Data as Emotional Archaeology

Lap-time drop-offs rarely lie. Cross-reference Piastri's long-run pace in Japan with documented off-track stressors and the pattern sharpens: a 0.15-second fade in the final stint aligns with elevated heart-rate variability logged during practice. Numbers like these expose the human layer beneath carbon-fiber shells. McLaren's upcoming package will be judged not by headline lap times but by whether it restores that intuitive margin before the next regulatory wave locks drivers into predictive scripts.

"Who has been able to add more performance within the same timeframe" remains Stella's measured benchmark, yet the deeper question is whether that performance still leaves room for a driver to override the model when instinct screams against the data.

Within five years the hyper-focus on analytics will finish the job. Pit calls will arrive pre-calculated, stint lengths dictated by probability curves, and the visceral connection between throttle input and personal pressure will vanish.

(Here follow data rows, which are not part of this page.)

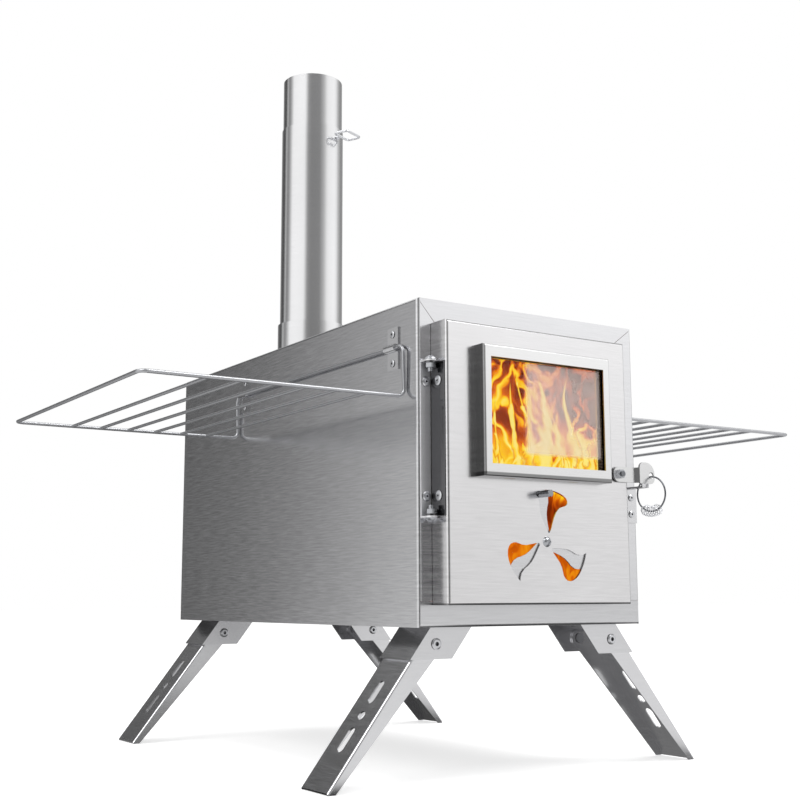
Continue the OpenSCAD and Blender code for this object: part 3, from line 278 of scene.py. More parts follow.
def brushed_steel(name, colour, roughness, soot_box=None, firelight=0.0, grain=1.0, fineness=1.0,
                  rim=1.0, upward_fold_painted_shade=1.0, lowest_fold_painted_shade=None):
    """Brushed stainless sheet: a satin grey whose short level scratches change its colour, gloss and relief
    a little. Its colour also holds painted shade: rim is how pale painted shade leaves the faces that look
    neither forward nor back, such as folded and cut rims, the next share how pale it leaves faces tilted up,
    such as an upward fold, and the last is the top of its lowest fold and how pale painted shade leaves that.
    Inside soot_box it is covered in soot, which the fire lights."""
    material, tree = new_material(name)
    place = add(tree, "ShaderNodeTexCoord")
    where = place.outputs["Object"]
    spot = add(tree, "ShaderNodeSeparateXYZ", {0: where})
    facing = add(tree, "ShaderNodeSeparateXYZ", {0: place.outputs["Normal"]})
    sideways, level = [add(tree, "ShaderNodeMath", {0: facing.outputs[axis]}, operation="ABSOLUTE")
                       for axis in "XZ"]
    long, fine = SCRATCHES_A_METRE_ALONG, SCRATCHES_A_METRE_ACROSS * fineness
    on_wall = add(tree, "ShaderNodeMapping", {"Vector": where, "Scale": (long, long, fine)})
    on_top = add(tree, "ShaderNodeMapping", {"Vector": where, "Scale": (fine, long, long)})
    flat_top = add(tree, "ShaderNodeMath", {0: level, 1: 0.8}, operation="GREATER_THAN")
    grain_way = add(tree, "ShaderNodeMix", {0: flat_top, 4: on_wall, 5: on_top}, data_type="VECTOR")
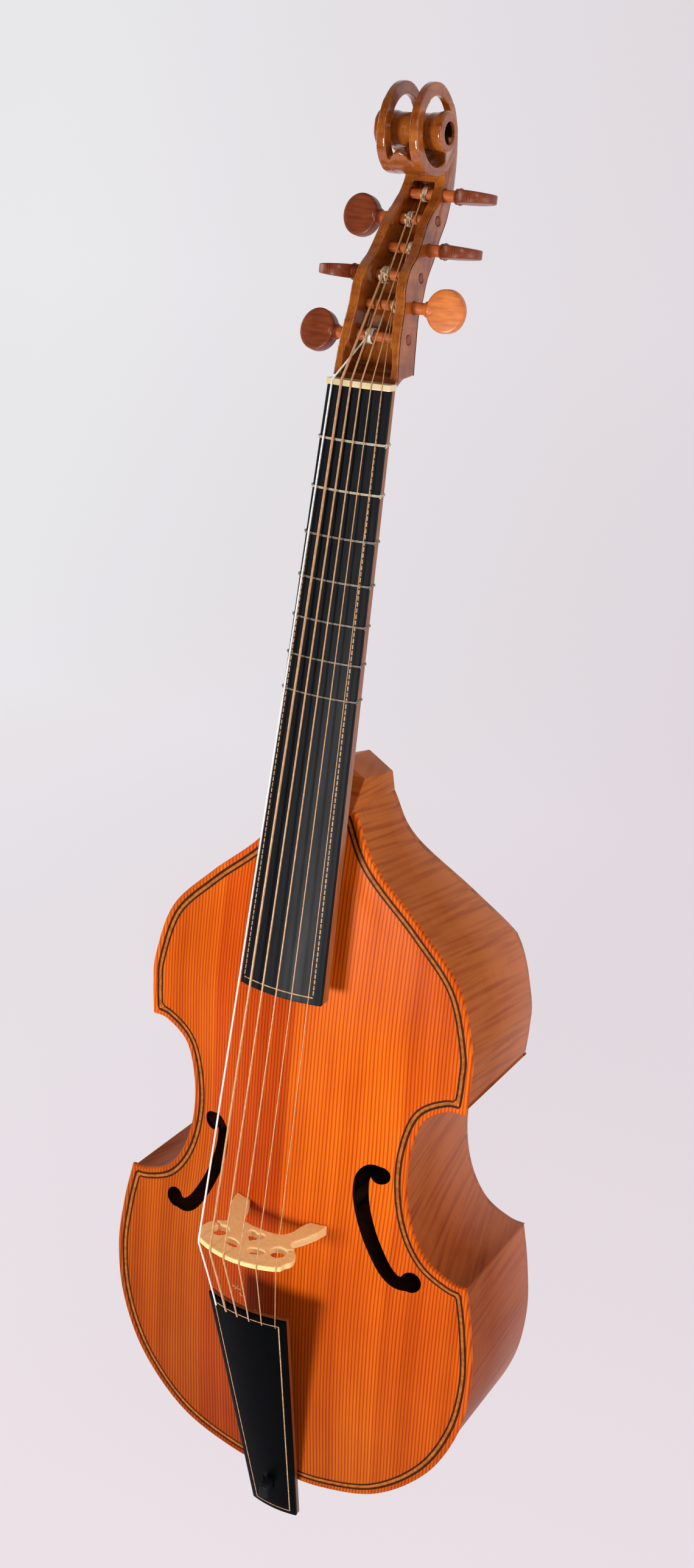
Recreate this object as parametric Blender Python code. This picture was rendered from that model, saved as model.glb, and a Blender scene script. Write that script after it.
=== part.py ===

McLaren's "completely new car" arrives at the exact moment this shift accelerates, testing whether the team can still let raw pace breathe or whether it too will submit to the sterile forecast.

The North American Stress Test

Miami will deliver the first slice of evidence. Montréal the fuller picture. If the aerodynamic revisions close even half the sector-two gap without introducing new balance issues, McLaren may claim the mid-season development crown. Should the timing sheets show only marginal gains, the pressure on both drivers and strategists will spike, because the sport is already trending toward a future where no amount of driver feel can outrun the model.

The MCL40's debut therefore functions as a quiet referendum. Either the numbers will continue to tell an honest story of incremental recovery, or they will confirm that the grid is marching toward predictable, algorithm-approved racing where the only remaining variable is how convincingly each team pretends the human element still matters.